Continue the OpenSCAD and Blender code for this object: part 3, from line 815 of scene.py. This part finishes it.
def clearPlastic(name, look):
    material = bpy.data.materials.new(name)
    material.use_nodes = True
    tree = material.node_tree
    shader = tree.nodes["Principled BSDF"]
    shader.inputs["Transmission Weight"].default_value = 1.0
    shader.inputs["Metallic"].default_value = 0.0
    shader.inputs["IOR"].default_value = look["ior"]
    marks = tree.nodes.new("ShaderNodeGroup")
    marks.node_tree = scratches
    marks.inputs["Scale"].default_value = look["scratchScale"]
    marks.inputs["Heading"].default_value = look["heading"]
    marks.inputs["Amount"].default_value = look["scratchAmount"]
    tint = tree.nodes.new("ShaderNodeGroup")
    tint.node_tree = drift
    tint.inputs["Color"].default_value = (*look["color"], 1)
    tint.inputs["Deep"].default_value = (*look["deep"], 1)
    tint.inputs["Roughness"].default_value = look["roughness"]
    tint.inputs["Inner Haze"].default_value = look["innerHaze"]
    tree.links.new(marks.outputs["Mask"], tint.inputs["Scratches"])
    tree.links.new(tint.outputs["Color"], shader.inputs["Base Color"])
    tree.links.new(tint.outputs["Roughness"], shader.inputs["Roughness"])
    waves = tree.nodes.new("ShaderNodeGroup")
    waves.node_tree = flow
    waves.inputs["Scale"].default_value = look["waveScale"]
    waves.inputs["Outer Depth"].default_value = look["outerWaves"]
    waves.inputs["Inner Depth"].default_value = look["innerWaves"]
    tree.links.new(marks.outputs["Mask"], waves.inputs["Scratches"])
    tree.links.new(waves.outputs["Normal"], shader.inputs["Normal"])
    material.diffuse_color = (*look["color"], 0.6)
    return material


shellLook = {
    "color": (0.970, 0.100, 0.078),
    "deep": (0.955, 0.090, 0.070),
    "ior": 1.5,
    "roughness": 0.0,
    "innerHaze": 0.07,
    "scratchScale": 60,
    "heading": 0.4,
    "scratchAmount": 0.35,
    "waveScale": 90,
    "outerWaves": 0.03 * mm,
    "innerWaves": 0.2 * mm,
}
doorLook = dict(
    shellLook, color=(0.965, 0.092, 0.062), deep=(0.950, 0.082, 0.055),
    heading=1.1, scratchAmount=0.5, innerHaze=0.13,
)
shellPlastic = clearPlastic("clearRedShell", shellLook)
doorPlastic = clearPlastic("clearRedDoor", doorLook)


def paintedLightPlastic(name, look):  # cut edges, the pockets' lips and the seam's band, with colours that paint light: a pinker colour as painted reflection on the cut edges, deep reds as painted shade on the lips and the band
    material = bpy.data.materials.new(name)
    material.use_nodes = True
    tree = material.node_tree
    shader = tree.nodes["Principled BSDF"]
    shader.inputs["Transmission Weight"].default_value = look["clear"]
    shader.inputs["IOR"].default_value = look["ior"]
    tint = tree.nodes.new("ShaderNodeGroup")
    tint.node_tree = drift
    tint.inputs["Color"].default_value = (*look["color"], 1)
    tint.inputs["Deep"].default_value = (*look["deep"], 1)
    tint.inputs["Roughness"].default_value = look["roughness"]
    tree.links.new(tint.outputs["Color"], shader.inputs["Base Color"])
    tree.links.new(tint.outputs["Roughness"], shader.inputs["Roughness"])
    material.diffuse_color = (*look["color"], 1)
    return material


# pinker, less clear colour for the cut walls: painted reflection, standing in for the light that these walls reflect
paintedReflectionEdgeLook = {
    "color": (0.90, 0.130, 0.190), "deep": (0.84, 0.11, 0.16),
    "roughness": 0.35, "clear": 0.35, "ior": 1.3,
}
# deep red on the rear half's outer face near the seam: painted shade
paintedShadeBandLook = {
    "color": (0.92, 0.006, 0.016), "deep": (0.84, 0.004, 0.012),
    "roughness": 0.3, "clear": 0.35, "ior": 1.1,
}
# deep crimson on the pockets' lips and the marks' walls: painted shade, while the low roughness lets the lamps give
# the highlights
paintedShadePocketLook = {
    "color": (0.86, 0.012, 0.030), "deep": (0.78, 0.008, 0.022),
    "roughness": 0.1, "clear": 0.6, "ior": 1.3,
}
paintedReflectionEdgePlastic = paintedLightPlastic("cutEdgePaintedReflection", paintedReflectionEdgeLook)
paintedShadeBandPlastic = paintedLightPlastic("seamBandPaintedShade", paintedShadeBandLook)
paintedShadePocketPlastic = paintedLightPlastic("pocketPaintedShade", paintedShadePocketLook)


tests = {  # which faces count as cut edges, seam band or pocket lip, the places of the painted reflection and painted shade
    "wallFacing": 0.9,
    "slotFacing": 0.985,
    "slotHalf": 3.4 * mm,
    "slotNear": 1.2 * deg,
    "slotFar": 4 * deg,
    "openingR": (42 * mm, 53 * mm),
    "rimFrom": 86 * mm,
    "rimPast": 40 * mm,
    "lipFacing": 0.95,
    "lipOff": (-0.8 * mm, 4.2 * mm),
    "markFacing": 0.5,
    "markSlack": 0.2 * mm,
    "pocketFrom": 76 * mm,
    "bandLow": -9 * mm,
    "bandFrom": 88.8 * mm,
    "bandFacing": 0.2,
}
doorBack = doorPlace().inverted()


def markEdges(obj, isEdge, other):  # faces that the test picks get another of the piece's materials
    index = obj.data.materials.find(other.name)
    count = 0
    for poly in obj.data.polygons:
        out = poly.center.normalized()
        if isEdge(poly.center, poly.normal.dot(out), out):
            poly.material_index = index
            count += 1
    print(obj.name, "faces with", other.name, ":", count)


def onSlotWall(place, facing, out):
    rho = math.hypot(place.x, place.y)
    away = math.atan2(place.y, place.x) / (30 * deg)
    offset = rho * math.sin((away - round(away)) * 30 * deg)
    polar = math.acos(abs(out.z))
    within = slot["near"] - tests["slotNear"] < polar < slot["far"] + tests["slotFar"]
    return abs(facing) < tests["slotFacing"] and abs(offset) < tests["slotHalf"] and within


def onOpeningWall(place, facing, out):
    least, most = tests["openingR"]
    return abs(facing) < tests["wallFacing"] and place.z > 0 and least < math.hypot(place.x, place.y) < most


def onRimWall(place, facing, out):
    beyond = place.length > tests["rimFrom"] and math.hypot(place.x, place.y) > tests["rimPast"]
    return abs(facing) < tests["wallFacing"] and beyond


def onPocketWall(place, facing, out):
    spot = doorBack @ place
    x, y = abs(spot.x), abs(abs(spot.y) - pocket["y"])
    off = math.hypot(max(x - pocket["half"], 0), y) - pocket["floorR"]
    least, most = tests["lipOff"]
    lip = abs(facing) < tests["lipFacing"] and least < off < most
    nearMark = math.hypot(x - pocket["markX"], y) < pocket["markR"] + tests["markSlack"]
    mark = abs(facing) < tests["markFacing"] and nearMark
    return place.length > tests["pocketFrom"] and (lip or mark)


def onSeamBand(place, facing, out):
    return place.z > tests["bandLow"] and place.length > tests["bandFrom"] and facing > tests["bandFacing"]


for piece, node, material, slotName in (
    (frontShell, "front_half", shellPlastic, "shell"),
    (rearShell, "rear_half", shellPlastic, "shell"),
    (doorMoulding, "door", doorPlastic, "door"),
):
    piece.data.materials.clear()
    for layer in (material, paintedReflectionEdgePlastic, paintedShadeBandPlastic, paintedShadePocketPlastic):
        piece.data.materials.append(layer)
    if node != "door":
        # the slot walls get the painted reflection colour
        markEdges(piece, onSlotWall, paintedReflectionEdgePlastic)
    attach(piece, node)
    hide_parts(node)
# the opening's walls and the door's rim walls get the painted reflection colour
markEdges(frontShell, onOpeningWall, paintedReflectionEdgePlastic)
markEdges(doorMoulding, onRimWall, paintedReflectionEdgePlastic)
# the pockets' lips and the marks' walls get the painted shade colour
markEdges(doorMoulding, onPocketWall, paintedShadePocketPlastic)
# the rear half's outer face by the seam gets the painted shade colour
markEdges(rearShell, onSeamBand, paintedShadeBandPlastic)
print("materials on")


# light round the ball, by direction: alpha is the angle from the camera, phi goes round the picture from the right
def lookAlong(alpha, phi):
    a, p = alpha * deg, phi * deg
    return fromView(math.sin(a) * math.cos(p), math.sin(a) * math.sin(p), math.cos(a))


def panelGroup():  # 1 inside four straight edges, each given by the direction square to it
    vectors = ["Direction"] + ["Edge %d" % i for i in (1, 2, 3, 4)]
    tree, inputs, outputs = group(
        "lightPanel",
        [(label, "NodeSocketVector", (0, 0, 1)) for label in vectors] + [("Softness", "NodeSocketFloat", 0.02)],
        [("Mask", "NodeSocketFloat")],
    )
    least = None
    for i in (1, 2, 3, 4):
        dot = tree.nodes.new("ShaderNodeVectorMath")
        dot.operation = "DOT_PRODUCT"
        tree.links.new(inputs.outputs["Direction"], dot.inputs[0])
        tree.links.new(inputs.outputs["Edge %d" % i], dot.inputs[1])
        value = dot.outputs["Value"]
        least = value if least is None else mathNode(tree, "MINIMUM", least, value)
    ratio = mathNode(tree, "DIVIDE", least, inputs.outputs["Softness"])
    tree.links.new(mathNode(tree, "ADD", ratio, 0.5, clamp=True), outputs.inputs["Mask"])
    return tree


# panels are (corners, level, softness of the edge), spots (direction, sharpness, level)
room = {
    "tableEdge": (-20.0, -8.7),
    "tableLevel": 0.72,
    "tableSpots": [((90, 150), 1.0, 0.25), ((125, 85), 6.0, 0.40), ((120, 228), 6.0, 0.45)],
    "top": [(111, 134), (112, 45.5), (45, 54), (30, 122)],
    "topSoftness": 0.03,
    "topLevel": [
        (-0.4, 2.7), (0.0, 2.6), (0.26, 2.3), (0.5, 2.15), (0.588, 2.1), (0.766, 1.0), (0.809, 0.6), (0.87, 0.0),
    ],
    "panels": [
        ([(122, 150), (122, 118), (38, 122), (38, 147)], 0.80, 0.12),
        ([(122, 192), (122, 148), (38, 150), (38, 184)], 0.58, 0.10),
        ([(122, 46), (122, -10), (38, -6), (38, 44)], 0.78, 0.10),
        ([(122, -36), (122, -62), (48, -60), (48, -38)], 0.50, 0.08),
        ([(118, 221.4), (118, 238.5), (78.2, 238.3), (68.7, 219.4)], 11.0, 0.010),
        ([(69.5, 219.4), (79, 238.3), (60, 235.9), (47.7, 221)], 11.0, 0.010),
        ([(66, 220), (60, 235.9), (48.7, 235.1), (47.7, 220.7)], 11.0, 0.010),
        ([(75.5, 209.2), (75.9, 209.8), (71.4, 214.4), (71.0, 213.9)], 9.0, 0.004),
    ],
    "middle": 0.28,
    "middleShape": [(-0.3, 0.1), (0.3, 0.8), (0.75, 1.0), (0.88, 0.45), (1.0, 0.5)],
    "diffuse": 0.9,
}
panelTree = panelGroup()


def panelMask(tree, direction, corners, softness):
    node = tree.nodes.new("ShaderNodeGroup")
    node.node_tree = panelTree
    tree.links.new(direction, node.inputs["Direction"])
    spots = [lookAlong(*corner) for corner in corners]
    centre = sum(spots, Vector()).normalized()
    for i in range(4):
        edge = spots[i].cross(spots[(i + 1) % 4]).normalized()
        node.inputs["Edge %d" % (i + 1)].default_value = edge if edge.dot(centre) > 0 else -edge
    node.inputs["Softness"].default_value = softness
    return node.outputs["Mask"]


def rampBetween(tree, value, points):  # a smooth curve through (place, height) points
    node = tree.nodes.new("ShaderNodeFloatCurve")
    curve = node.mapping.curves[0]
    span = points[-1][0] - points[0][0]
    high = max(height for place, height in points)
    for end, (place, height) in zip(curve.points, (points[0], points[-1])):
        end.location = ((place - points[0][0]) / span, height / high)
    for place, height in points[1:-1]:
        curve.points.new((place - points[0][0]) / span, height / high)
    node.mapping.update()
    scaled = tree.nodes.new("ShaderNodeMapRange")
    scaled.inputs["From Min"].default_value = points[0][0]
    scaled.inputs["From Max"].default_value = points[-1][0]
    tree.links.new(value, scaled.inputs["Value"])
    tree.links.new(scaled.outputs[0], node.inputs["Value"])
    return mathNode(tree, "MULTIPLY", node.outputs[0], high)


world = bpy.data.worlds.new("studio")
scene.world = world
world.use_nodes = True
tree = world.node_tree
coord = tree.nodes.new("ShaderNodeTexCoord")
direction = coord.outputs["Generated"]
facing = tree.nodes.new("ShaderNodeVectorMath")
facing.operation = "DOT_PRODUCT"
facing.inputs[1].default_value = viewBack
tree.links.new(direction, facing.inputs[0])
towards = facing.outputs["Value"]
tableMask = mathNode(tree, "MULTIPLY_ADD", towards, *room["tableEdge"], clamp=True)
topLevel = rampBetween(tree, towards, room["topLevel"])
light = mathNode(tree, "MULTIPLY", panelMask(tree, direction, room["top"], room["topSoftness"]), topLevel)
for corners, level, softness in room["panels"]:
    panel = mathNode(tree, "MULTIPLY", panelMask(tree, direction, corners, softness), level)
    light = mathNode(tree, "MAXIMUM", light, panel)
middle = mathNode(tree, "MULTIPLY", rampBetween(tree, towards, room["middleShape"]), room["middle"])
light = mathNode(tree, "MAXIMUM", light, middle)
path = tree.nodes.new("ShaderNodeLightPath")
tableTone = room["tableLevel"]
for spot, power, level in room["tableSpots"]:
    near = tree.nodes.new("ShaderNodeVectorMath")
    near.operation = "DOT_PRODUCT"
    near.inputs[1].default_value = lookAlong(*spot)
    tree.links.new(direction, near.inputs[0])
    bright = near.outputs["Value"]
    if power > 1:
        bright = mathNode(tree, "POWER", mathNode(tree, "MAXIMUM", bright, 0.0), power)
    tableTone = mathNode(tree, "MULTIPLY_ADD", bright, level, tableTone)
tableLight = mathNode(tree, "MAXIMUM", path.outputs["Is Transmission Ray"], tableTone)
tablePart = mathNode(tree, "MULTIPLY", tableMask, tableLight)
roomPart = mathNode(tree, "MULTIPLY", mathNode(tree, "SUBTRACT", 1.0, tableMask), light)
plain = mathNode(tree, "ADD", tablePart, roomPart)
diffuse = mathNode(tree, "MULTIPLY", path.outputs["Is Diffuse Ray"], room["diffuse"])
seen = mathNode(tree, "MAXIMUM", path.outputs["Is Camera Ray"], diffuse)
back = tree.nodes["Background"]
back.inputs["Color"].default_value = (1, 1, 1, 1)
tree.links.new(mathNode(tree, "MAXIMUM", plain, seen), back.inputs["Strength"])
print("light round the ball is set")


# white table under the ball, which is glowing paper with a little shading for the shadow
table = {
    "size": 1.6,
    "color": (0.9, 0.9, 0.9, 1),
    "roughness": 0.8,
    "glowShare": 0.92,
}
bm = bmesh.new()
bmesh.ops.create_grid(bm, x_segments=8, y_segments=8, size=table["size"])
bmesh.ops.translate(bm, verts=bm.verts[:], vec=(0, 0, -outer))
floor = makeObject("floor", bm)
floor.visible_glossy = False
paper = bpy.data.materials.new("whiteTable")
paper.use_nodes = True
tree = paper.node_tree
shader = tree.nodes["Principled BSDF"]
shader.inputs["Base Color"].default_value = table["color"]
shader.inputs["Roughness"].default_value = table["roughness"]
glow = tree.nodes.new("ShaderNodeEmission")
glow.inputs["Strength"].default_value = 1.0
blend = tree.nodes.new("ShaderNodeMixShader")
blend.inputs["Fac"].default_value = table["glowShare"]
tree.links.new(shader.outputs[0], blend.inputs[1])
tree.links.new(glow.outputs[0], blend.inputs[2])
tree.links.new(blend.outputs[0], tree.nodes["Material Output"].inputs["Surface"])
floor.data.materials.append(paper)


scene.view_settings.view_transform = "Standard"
——————
Extract exactly the run of lines beginning at the line with "attach(piece, node)" and ending at the line with "return tree", including both ends and nothing beyond them.

• [RESPONSE]:
    attach(piece, node)
    hide_parts(node)
# the opening's walls and the door's rim walls get the painted reflection colour
markEdges(frontShell, onOpeningWall, paintedReflectionEdgePlastic)
markEdges(doorMoulding, onRimWall, paintedReflectionEdgePlastic)
# the pockets' lips and the marks' walls get the painted shade colour
markEdges(doorMoulding, onPocketWall, paintedShadePocketPlastic)
# the rear half's outer face by the seam gets the painted shade colour
markEdges(rearShell, onSeamBand, paintedShadeBandPlastic)
print("materials on")


# light round the ball, by direction: alpha is the angle from the camera, phi goes round the picture from the right
def lookAlong(alpha, phi):
    a, p = alpha * deg, phi * deg
    return fromView(math.sin(a) * math.cos(p), math.sin(a) * math.sin(p), math.cos(a))


def panelGroup():  # 1 inside four straight edges, each given by the direction square to it
    vectors = ["Direction"] + ["Edge %d" % i for i in (1, 2, 3, 4)]
    tree, inputs, outputs = group(
        "lightPanel",
        [(label, "NodeSocketVector", (0, 0, 1)) for label in vectors] + [("Softness", "NodeSocketFloat", 0.02)],
        [("Mask", "NodeSocketFloat")],
    )
    least = None
    for i in (1, 2, 3, 4):
        dot = tree.nodes.new("ShaderNodeVectorMath")
        dot.operation = "DOT_PRODUCT"
        tree.links.new(inputs.outputs["Direction"], dot.inputs[0])
        tree.links.new(inputs.outputs["Edge %d" % i], dot.inputs[1])
        value = dot.outputs["Value"]
        least = value if least is None else mathNode(tree, "MINIMUM", least, value)
    ratio = mathNode(tree, "DIVIDE", least, inputs.outputs["Softness"])
    tree.links.new(mathNode(tree, "ADD", ratio, 0.5, clamp=True), outputs.inputs["Mask"])
    return tree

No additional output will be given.